§ DATA FOR THE TASK

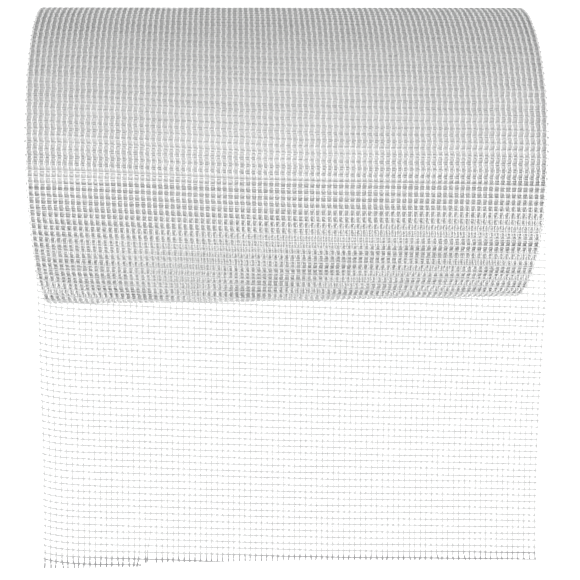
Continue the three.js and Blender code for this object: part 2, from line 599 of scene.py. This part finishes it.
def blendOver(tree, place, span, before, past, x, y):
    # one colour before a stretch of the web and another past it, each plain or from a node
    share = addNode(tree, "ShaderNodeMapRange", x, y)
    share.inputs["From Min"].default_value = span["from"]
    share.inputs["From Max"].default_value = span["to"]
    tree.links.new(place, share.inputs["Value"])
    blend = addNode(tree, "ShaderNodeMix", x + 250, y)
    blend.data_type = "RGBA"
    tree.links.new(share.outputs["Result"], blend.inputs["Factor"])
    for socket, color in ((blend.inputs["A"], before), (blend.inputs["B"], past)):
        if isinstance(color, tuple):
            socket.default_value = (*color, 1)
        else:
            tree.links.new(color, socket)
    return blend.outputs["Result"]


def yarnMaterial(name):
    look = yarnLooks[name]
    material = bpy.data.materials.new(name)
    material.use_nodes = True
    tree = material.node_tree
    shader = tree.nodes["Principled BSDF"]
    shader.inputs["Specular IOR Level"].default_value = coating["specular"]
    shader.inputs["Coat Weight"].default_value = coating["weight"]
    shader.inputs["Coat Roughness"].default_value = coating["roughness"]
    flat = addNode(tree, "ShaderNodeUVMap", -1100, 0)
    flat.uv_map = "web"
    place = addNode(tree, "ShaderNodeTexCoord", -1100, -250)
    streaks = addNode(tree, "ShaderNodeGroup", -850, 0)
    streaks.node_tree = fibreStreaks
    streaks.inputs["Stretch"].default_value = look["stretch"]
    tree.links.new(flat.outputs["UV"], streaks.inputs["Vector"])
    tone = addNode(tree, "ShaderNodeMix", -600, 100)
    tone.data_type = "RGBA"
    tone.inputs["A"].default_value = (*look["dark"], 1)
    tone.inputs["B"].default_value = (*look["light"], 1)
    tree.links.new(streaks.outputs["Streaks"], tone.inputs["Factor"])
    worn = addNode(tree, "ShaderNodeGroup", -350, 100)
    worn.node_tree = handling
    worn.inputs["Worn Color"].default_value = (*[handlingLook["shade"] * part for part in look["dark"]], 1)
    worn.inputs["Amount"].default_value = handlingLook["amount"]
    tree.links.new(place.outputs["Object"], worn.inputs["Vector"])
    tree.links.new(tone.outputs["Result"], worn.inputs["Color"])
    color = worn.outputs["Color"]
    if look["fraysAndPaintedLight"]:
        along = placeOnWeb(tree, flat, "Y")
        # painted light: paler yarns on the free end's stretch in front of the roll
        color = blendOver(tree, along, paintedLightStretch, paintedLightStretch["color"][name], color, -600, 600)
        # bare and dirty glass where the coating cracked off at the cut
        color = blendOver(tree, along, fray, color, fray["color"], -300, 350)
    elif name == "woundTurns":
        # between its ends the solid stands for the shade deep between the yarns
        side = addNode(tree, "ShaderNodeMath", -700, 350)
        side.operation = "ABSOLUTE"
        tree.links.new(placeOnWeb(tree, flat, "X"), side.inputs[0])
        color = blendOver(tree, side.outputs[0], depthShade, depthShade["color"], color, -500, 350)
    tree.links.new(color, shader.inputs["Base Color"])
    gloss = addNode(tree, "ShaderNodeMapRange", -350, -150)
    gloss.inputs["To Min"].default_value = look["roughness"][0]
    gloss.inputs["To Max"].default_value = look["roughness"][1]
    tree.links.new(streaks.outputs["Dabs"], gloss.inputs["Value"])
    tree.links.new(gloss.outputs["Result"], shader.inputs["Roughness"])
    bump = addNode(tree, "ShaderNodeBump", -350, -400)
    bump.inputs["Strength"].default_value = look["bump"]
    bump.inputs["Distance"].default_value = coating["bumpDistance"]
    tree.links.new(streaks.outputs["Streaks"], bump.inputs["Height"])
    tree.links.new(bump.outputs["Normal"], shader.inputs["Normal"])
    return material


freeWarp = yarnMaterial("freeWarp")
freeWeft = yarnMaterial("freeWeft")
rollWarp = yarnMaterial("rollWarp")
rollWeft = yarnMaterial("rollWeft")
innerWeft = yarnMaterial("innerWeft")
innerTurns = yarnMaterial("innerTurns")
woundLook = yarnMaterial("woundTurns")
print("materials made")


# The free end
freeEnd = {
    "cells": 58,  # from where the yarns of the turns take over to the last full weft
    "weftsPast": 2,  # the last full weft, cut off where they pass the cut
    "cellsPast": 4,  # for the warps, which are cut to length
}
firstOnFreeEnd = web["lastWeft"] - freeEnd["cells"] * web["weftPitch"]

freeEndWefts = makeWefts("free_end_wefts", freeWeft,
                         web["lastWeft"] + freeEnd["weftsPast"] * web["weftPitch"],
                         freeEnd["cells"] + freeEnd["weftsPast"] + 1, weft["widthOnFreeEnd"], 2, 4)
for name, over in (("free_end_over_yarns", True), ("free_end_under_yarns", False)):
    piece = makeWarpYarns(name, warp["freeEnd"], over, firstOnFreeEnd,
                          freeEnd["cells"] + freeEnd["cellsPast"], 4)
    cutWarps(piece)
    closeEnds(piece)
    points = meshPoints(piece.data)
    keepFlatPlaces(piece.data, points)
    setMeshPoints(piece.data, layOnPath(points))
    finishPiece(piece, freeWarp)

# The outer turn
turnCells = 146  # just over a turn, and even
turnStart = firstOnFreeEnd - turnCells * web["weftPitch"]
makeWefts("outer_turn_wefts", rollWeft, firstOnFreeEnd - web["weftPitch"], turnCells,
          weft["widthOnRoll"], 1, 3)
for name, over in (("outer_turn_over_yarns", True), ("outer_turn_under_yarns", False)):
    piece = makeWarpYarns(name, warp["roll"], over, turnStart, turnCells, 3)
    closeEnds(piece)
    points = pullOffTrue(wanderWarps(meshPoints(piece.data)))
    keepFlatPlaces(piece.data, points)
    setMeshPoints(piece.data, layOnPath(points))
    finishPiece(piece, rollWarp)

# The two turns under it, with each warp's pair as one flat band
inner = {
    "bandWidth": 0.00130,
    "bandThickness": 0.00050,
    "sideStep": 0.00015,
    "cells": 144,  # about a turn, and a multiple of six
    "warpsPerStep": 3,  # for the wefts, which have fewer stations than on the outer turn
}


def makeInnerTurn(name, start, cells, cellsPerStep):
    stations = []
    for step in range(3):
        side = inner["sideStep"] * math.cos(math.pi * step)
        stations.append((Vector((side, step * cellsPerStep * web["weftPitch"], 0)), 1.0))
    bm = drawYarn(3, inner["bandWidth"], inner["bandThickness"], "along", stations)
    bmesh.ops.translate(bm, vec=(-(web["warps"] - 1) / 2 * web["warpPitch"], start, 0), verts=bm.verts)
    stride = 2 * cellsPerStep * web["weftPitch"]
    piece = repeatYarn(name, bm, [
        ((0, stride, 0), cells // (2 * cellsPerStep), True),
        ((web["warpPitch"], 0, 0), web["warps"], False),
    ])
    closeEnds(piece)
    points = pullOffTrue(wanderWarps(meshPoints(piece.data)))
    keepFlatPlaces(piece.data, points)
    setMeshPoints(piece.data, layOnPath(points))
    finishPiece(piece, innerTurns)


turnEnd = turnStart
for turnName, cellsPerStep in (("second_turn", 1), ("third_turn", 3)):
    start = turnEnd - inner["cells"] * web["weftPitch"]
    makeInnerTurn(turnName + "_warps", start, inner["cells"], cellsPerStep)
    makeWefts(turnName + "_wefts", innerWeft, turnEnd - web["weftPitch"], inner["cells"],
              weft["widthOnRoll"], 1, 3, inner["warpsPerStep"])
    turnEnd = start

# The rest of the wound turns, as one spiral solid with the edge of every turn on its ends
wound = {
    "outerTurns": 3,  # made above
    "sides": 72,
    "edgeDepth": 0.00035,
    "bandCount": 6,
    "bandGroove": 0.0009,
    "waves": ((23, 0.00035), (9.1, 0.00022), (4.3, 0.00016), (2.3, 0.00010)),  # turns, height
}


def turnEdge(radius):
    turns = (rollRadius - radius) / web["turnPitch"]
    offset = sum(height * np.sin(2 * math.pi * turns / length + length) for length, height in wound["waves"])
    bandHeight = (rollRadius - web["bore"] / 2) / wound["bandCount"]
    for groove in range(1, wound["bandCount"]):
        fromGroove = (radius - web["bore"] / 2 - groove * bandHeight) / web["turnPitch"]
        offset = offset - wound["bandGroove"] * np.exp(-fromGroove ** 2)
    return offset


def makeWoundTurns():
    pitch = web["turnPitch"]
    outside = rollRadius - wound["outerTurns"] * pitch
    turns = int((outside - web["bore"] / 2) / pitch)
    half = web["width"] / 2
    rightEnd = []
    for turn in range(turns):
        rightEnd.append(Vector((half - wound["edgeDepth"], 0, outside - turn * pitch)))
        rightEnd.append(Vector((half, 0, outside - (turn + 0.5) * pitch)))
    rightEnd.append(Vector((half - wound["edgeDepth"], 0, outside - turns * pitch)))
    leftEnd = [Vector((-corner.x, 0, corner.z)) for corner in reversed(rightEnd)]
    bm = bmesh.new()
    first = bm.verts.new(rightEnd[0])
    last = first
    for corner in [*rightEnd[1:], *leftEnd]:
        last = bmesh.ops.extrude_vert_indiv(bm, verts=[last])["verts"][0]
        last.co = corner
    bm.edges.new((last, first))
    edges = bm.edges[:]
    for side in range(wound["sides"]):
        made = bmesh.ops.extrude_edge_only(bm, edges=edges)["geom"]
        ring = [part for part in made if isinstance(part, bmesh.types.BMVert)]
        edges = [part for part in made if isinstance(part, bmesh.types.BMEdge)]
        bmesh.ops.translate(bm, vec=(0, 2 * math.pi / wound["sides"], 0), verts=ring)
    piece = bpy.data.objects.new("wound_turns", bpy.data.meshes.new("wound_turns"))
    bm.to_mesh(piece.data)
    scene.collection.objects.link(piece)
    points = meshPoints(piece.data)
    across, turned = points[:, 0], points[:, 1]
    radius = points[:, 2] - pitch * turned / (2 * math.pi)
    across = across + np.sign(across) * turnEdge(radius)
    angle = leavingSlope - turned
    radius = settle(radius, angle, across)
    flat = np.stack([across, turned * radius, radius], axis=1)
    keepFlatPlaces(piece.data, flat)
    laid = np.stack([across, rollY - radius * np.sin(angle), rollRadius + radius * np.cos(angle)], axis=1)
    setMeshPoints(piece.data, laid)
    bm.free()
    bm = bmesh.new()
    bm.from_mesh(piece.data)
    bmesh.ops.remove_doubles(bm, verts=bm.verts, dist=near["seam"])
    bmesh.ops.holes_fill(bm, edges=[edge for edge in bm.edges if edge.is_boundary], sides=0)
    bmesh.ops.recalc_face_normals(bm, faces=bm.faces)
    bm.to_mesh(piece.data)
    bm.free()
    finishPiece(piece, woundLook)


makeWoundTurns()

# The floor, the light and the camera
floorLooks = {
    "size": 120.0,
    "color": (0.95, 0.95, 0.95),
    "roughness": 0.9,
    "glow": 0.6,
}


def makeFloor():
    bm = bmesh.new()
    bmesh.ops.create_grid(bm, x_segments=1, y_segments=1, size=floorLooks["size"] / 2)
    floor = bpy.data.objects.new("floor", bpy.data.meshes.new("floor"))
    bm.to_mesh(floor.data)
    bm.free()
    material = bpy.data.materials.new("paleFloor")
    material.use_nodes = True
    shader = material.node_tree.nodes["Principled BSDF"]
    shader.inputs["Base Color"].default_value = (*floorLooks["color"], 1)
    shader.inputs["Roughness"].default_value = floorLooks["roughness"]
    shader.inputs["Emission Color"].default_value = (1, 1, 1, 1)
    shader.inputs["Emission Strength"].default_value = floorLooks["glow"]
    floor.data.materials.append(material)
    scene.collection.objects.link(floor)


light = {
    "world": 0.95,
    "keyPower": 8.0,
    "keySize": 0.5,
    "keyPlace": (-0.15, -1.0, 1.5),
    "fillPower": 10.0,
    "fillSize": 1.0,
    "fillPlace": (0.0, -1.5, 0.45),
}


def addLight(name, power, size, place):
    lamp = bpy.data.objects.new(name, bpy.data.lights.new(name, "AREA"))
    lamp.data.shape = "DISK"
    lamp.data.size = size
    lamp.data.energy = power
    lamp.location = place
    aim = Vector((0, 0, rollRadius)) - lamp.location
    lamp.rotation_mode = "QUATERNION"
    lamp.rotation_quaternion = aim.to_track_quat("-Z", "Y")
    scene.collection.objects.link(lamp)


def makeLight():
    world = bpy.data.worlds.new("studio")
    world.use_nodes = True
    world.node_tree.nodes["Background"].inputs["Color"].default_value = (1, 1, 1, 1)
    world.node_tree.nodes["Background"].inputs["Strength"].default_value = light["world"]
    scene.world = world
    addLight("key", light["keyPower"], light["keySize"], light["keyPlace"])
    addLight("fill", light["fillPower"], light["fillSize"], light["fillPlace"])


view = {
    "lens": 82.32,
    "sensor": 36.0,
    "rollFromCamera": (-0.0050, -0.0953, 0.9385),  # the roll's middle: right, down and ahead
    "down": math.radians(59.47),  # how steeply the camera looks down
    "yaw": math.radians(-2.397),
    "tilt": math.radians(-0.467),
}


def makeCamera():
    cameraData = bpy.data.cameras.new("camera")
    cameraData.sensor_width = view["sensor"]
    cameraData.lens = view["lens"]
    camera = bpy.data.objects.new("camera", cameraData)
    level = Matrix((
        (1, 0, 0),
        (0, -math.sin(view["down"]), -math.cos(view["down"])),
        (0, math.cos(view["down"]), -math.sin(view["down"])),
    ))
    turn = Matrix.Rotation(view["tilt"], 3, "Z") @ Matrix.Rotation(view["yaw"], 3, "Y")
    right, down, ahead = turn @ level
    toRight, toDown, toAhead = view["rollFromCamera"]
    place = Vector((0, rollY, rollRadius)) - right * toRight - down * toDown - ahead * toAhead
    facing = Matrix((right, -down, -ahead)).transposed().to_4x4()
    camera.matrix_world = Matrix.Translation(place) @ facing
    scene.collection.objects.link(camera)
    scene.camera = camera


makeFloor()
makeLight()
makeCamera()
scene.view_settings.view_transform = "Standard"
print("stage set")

==

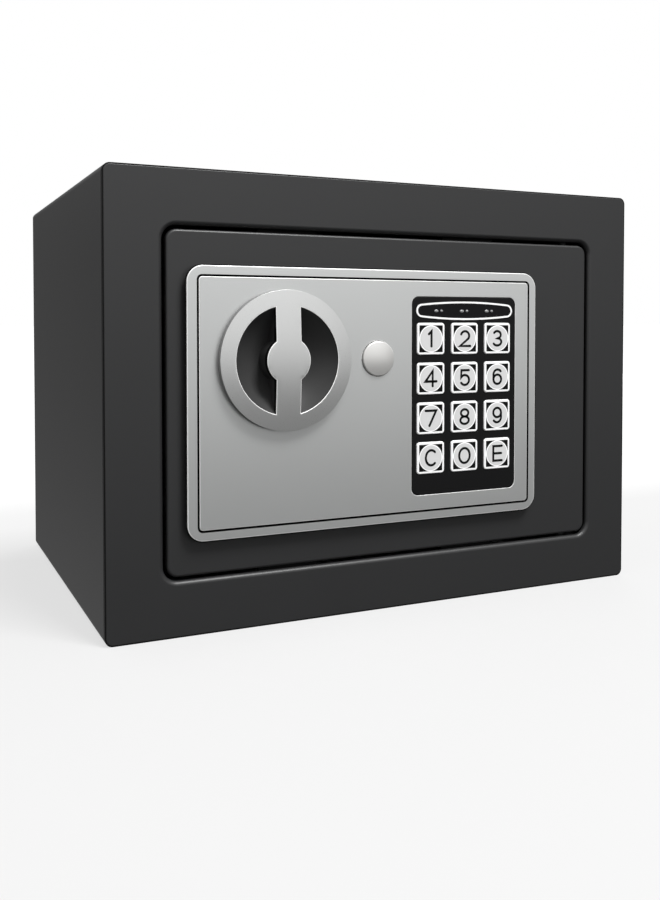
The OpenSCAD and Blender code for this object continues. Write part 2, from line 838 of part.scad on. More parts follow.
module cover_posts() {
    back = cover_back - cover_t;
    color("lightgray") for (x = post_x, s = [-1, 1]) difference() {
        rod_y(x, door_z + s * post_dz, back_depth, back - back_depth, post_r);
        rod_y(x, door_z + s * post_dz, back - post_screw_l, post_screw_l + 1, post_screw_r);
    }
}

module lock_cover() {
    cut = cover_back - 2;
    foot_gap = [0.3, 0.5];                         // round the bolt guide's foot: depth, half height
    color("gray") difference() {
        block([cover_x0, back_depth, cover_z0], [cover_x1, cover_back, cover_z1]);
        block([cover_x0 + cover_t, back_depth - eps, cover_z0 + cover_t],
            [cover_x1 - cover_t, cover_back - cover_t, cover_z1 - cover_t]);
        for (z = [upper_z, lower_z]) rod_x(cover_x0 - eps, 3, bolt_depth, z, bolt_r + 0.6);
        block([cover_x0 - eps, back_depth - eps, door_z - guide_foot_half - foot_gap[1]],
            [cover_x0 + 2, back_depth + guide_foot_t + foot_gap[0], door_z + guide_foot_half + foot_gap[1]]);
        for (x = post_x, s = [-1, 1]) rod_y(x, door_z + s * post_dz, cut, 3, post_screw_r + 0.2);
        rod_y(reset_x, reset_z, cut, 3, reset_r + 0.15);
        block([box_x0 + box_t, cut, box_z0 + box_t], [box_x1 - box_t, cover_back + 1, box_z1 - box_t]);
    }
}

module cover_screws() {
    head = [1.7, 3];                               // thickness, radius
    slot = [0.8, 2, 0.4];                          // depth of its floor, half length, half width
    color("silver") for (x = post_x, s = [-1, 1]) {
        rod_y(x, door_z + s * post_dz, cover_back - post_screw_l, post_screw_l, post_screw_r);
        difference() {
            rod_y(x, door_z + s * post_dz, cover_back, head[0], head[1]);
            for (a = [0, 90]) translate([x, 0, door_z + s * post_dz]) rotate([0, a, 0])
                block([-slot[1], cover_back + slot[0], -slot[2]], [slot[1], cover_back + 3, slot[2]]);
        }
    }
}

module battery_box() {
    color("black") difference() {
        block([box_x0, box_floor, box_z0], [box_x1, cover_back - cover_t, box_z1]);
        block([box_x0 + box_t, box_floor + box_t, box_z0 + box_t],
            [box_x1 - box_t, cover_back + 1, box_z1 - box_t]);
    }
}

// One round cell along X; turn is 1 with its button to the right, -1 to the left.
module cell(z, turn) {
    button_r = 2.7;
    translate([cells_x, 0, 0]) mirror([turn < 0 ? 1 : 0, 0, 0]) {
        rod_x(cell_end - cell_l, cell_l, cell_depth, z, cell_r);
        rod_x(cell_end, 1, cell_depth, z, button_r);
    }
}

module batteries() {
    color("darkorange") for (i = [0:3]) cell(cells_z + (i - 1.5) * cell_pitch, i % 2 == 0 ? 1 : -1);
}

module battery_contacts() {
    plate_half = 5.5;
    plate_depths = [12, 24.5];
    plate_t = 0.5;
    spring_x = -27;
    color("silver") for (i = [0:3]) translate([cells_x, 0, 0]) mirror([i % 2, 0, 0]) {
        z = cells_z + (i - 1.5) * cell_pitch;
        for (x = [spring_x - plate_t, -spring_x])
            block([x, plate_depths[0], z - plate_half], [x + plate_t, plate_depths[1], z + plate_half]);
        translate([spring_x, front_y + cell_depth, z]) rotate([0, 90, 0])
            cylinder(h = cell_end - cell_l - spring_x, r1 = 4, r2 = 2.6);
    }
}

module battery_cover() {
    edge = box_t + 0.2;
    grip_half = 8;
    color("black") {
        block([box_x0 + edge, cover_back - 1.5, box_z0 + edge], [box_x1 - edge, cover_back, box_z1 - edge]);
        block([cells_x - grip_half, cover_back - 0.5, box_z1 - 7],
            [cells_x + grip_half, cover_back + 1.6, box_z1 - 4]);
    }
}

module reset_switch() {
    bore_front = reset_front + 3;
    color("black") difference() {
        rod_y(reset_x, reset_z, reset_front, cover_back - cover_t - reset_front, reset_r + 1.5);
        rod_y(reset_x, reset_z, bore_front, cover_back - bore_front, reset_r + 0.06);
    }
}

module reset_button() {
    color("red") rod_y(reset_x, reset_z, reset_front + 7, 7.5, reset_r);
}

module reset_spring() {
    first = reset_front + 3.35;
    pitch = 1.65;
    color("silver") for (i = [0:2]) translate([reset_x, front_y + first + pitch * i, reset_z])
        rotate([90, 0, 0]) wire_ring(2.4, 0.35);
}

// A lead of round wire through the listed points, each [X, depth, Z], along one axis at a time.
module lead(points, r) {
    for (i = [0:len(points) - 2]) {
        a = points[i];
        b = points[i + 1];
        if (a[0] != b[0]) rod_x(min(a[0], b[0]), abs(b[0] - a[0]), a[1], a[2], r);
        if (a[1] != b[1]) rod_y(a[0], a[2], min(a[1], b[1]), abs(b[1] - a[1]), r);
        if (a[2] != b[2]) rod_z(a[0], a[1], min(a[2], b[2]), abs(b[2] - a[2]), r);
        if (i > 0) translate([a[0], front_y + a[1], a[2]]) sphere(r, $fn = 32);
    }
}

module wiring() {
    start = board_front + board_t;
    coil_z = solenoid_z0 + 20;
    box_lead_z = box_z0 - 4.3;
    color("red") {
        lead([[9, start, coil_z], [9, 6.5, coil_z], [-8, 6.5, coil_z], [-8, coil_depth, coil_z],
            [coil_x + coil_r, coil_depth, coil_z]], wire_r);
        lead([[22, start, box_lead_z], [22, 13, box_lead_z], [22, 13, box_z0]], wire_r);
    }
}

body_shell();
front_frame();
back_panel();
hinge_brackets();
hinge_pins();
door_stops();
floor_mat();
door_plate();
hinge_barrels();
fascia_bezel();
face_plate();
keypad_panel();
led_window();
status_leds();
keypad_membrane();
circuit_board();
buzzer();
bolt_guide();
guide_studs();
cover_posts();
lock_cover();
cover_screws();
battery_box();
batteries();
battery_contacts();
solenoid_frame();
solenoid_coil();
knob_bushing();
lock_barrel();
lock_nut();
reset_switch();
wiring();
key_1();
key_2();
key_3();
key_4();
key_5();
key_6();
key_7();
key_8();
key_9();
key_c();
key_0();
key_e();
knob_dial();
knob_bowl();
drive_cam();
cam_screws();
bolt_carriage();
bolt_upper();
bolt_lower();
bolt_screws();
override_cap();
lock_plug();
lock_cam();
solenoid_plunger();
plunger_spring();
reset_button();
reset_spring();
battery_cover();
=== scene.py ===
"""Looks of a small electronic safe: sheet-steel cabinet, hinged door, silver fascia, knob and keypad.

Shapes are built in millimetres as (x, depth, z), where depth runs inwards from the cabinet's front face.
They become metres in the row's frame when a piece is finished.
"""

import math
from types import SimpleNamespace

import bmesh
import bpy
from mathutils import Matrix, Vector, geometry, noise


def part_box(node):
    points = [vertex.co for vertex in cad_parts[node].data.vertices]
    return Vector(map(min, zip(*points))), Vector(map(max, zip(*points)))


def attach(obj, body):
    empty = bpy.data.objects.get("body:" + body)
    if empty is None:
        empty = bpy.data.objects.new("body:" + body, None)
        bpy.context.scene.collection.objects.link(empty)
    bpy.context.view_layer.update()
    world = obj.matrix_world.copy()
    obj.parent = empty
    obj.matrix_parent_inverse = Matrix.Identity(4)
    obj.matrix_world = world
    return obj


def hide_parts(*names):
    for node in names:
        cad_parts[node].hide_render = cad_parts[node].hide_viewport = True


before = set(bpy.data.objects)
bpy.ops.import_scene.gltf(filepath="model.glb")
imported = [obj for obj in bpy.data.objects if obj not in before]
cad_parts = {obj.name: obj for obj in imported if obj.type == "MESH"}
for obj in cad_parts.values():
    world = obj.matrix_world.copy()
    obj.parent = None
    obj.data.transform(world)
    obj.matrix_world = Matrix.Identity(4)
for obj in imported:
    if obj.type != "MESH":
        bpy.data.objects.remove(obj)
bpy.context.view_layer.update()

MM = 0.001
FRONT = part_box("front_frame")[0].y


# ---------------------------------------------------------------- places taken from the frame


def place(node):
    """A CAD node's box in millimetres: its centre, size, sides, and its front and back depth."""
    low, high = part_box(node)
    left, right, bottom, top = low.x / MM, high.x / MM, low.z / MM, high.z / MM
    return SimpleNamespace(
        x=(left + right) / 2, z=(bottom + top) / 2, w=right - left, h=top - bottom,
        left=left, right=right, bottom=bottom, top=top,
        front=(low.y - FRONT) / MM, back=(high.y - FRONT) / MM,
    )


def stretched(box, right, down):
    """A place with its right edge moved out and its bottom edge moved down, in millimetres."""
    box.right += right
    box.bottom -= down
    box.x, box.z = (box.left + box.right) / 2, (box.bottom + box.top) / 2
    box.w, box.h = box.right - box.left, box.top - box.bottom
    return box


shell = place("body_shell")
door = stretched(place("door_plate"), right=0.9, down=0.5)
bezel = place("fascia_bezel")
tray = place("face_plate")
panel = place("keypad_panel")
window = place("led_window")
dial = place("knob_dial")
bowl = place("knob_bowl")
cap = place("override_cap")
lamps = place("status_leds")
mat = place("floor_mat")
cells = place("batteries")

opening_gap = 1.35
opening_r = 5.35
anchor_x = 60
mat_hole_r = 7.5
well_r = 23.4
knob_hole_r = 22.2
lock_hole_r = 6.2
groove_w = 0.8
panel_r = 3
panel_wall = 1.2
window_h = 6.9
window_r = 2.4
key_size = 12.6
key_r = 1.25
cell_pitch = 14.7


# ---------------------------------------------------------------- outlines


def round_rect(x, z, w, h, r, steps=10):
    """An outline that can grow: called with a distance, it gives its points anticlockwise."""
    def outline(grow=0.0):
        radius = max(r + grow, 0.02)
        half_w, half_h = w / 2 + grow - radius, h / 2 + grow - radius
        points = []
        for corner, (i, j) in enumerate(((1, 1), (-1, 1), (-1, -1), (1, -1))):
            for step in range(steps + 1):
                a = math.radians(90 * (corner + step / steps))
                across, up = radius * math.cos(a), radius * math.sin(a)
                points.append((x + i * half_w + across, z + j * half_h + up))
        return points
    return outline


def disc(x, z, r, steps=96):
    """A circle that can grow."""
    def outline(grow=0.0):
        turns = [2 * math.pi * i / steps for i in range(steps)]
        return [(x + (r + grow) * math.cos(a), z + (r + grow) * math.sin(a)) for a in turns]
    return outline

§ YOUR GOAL
From the records above, give again exactly the lines running from the line with "if empty is" to the line with "cad_parts[node].hide_render = cad_parts[node].hide_viewport", inclusive.

§ TASK SOLUTION
    if empty is None:
        empty = bpy.data.objects.new("body:" + body, None)
        bpy.context.scene.collection.objects.link(empty)
    bpy.context.view_layer.update()
    world = obj.matrix_world.copy()
    obj.parent = empty
    obj.matrix_parent_inverse = Matrix.Identity(4)
    obj.matrix_world = world
    return obj


def hide_parts(*names):
    for node in names:
        cad_parts[node].hide_render = cad_parts[node].hide_viewport = True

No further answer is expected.